Burada da kötü niyetli olduklarını anlıyoruz. İşsizlik ödeneği almamam için böyle yapıyorlar. 18/09/2017 tarihinden itibaren belediye binasına güvenlikçiler tarafından başkanın talimatı var diye, "bana bir tebligat yapılmadı" dememe rağmen alınmadım. Defalarca aşağıda bekleyip başkana sordum, cevap alamadım. Ben de işe iade davası açtım. Bakırköy 21'nci İş Mahkemesi 2017/554 nolu dosyada şahitlerin de adının olduğu dava başlamış bulunmaktadır.
Benim gibi onlarcası böyle. Benimkinin tek farkı, siyasi bir ismimin olması. Hazinedar artık başına geleceği biliği için kimseden korkmuyor ve dinlemiyor. Bu hukuki boşluktan çok güzel nemalanıyor ama unutmasın Gökçek ve Kadir abin bile gitti. FETÖ'den yurt dışı yasaklı tek belediye başkanısın. 15 Temmuz darbesi ve sonrası AKP ve onun genel başkanı sayın Erdoğan'ın getirdiği OHAL kanunlarının yarattığı hukuki boşluktan ve kaygan zeminden tüm devlet kurumları ve belediyeleri aynı şekilde muzdariptir.

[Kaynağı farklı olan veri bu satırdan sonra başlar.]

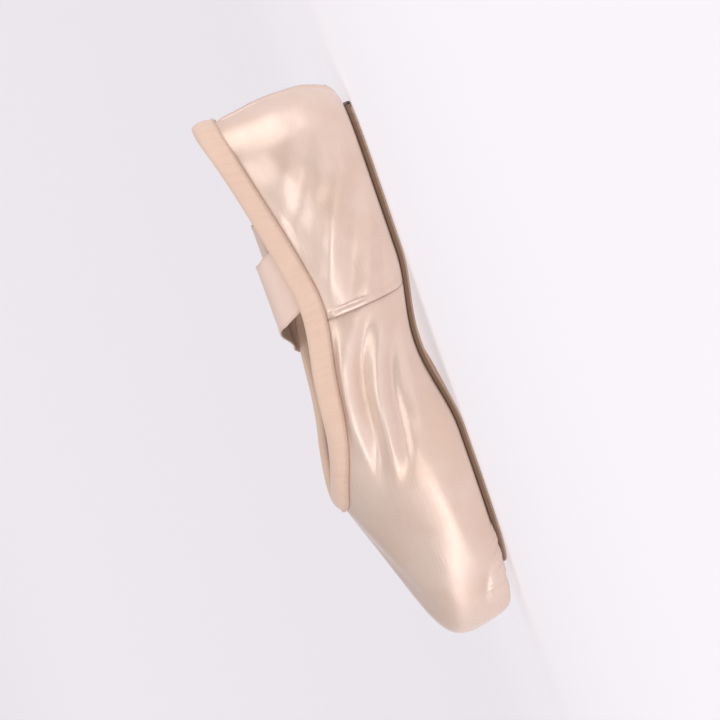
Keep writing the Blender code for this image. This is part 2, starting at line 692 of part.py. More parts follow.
def make_collections():
    """The collection that holds the shoe's parts. Nothing here is cut, so there is none for cutters."""
    parts = bpy.data.collections.new("pointe_shoe")
    bpy.context.scene.collection.children.link(parts)
    return parts


start_empty()
PARTS = make_collections()
make_upper(finish("satin", (0.78, 0.60, 0.50), 0.38, 0.3))
make_outsole(finish("outsole_leather", (0.62, 0.47, 0.35), 0.75))
make_insole(finish("insole_lining", (0.72, 0.62, 0.50), 0.85))
make_binding(finish("binding_tape", (0.76, 0.55, 0.45), 0.65))
RIBBON_SATIN = finish("ribbon_satin", (0.78, 0.61, 0.53), 0.45, 0.2)
make_ribbon("ribbon_inner", INNER_ROUTE, RIBBON_SATIN)
make_ribbon("ribbon_outer", OUTER_ROUTE, RIBBON_SATIN)
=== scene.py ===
# %% [markdown]
# # A pointe shoe in peach satin
# This lesson dresses a finished CAD model of a ballet shoe. The CAD solids stay where they are and
# give the sizes, and every piece that shows is built here again from the same sections, only finer:
# the satin upper with its creases, seams and pleats, the tape round its collar, the leather sole,
# the insole and the two ribbons. The shoe stands on its sole with its toe to -Y and its heel to +Y.
# The inner side, the side of the big toe on a right foot, is at +X. Everything is in metres.

import math
from typing import NamedTuple

import bpy
import numpy as np
from mathutils import Matrix, Vector


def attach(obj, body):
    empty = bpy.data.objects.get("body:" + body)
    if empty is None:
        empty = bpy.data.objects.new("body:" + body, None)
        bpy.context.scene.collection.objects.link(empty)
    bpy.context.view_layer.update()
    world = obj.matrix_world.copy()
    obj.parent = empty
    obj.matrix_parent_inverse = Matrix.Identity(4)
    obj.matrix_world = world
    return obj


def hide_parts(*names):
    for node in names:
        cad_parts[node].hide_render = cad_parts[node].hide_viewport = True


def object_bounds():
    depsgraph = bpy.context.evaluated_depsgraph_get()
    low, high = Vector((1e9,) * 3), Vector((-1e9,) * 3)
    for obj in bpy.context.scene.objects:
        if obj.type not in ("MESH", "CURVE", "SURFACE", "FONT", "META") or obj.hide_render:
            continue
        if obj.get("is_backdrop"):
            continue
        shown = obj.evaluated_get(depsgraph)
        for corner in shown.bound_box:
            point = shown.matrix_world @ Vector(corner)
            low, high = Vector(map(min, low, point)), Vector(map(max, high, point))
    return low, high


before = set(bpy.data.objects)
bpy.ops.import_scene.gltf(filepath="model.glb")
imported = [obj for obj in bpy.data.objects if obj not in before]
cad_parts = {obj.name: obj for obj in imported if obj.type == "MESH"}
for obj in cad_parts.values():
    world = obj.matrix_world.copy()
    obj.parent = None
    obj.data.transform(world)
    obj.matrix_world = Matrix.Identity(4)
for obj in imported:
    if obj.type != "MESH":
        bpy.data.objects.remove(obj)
cad_low, cad_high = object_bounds()
print("CAD box in mm:", [round(v * 1000) for v in (*cad_low, *cad_high)])


def add_object(name, data):
    """A new object in the scene for the given mesh, light or camera."""
    thing = bpy.data.objects.new(name, data)
    bpy.context.scene.collection.objects.link(thing)
    return thing


# %% [markdown]
# ## The camera
# The photographer stood at the shoe's inner side and a little behind it, almost level with the floor,
# with a long lens. The shoe in the picture points its toe down and to the right, so the camera is
# rolled: the heel comes to the top, and the sole and the floor to the right. A camera looks along its
# own -Z, so it is built from three directions: back, up and the roll about the back axis.

# %% Camera
CAMERA_AZIMUTH = math.radians(109)
CAMERA_ELEVATION = math.radians(1.5)
CAMERA_ROLL = math.radians(-110)
CAMERA_LENS = 135
FIELD = 0.290
AIM = Vector((0.0, 0.004, 0.030))


def make_camera():
    """The camera at the photograph's angle, far enough away for the whole shoe to fill the frame."""
    data = bpy.data.cameras.new("camera")
    data.lens = CAMERA_LENS
    camera = add_object("camera", data)
    level = math.cos(CAMERA_ELEVATION)
    back = Vector(
        (math.sin(CAMERA_AZIMUTH) * level, -math.cos(CAMERA_AZIMUTH) * level, math.sin(CAMERA_ELEVATION))
    )
    distance = FIELD * CAMERA_LENS / data.sensor_width
    turn = (-back).to_track_quat("-Z", "Y").to_matrix().to_4x4() @ Matrix.Rotation(CAMERA_ROLL, 4, "Z")
    camera.matrix_world = Matrix.Translation(AIM + back * distance) @ turn
    data.clip_start = 0.05
    data.clip_end = 20.0
    bpy.context.scene.camera = camera
    return camera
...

Devlet kurumlarında herkes muhbir olmaya özendiriliyor. OHAL de artık bir öç alma, karşı tarafı sindirme, korkutma ve şantaja dönmüş bulunmaktadır. İnsanları muhbir olma, muhalefeti sindirme, sevmediğin bir kişi hakkında uydurma bahanelerle görevden almalar ve cadı avına bir çeşit siyasi öç mekanizmasına dönmüştür. Bu her devlet kurumunda aynıdır. Bugün benim başıma gelen budur. Burada benim siyasi kimliğim hasebi ile başkanın siyasi hışmına uğramış bulunuyorum. Bugün Hazinedar hakkındada azmettirmekten suç duyurusunda bulunacağım.
Şunu kısaca belirtmek istiyorum arkadaşlar: "OHAL de bu HAL de MURAT gidecek her HAL de" diyoruz bu hak arama emek mücadelesidir. Zulüm kimden olursa olsun hakkımızı aramaya devam edeceğiz. Zulüm bizdense ben sizden değilim.”